The Telegraph paid a visit and tried some of the menu favourites

Zeba Akhtar Ali Published 30.09.22, 01:51 AM
The expanded space is in harmony with the rest of the restaurant in terms of furniture, upholstery and even flooring. The far end of the restaurant opposite the dessert bar opens up into the expanded section. It’s a good gift to the city right before Durga Puja, we say.

The expanded space is in harmony with the rest of the restaurant in terms of furniture, upholstery and even flooring. The far end of the restaurant opposite the dessert bar opens up into the expanded section. It’s a good gift to the city right before Durga Puja, we say.

Grand Market Pavilion, the three-buffet dine den at ITC Royal Bengal, has since its opening days been one of the busiest buffet spaces in the country and despite its sheer space and covers, still has a huge queue of diners even during non-festive season. In an attempt to reduce the wait time and accommodate more diners, the restaurant now has an added section with increased seating that takes the total seating to around 320. The restaurant has over 200 items on its buffet spread that spans multiple Indian as well as international cuisines and has multiple live counters for guests to choose from.

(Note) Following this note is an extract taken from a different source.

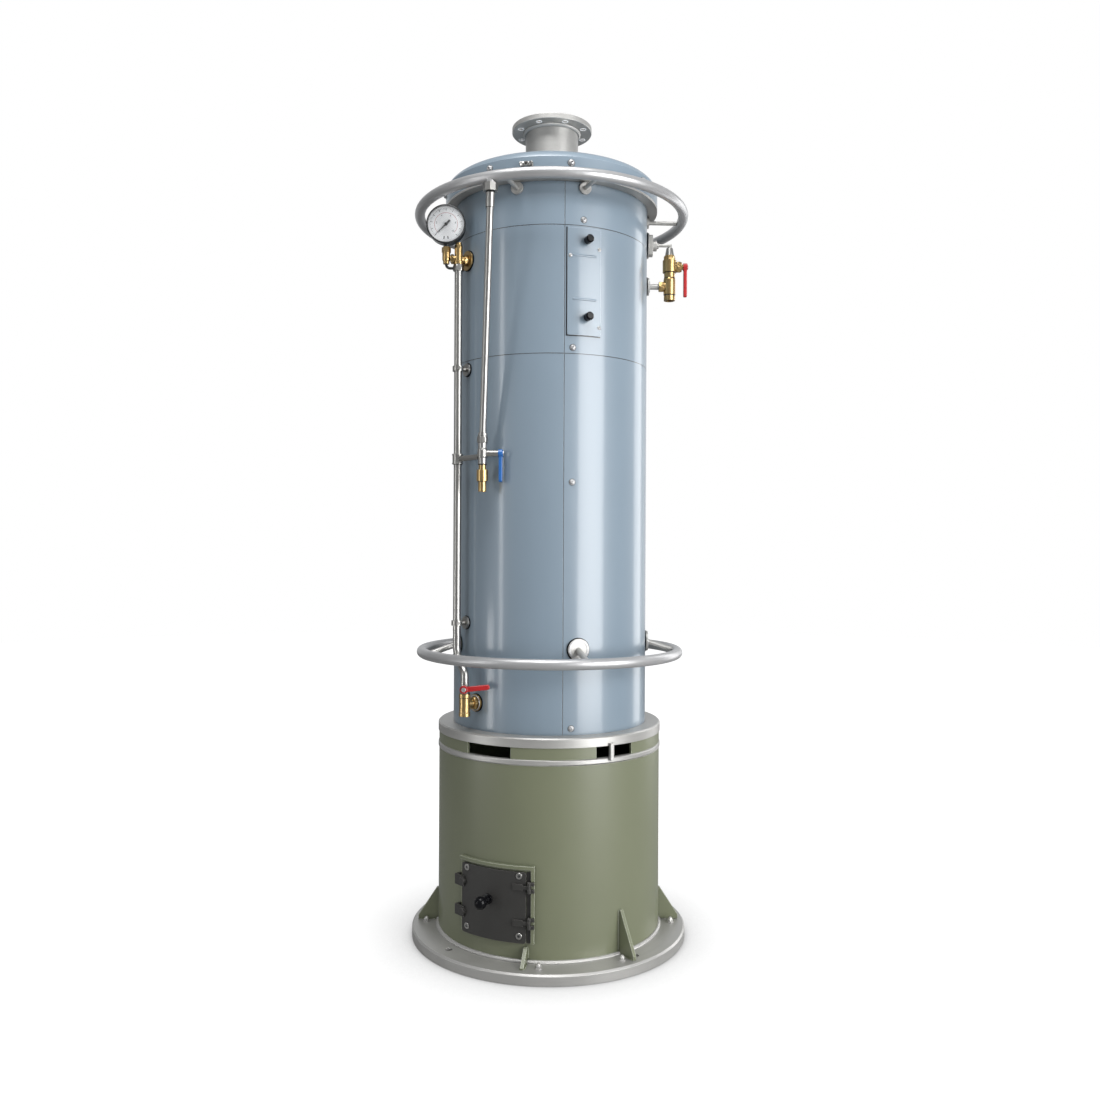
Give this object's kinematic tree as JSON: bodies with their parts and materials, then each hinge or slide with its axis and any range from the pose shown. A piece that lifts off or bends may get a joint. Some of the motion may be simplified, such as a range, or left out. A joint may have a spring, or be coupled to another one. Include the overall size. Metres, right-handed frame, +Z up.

“In keeping with the popularity of Grand Market Pavilion, Kolkata’s favourite dining destination is now even more spacious, offering greater comfort to our guests. Enjoy the latest trends in international dining through an immersive culinary experience of a gourmet food district, a vibrant bustling showcase of the finest in local, Indian and global fare,” said Gaurav Soneja, general manager, ITC Royal Bengal.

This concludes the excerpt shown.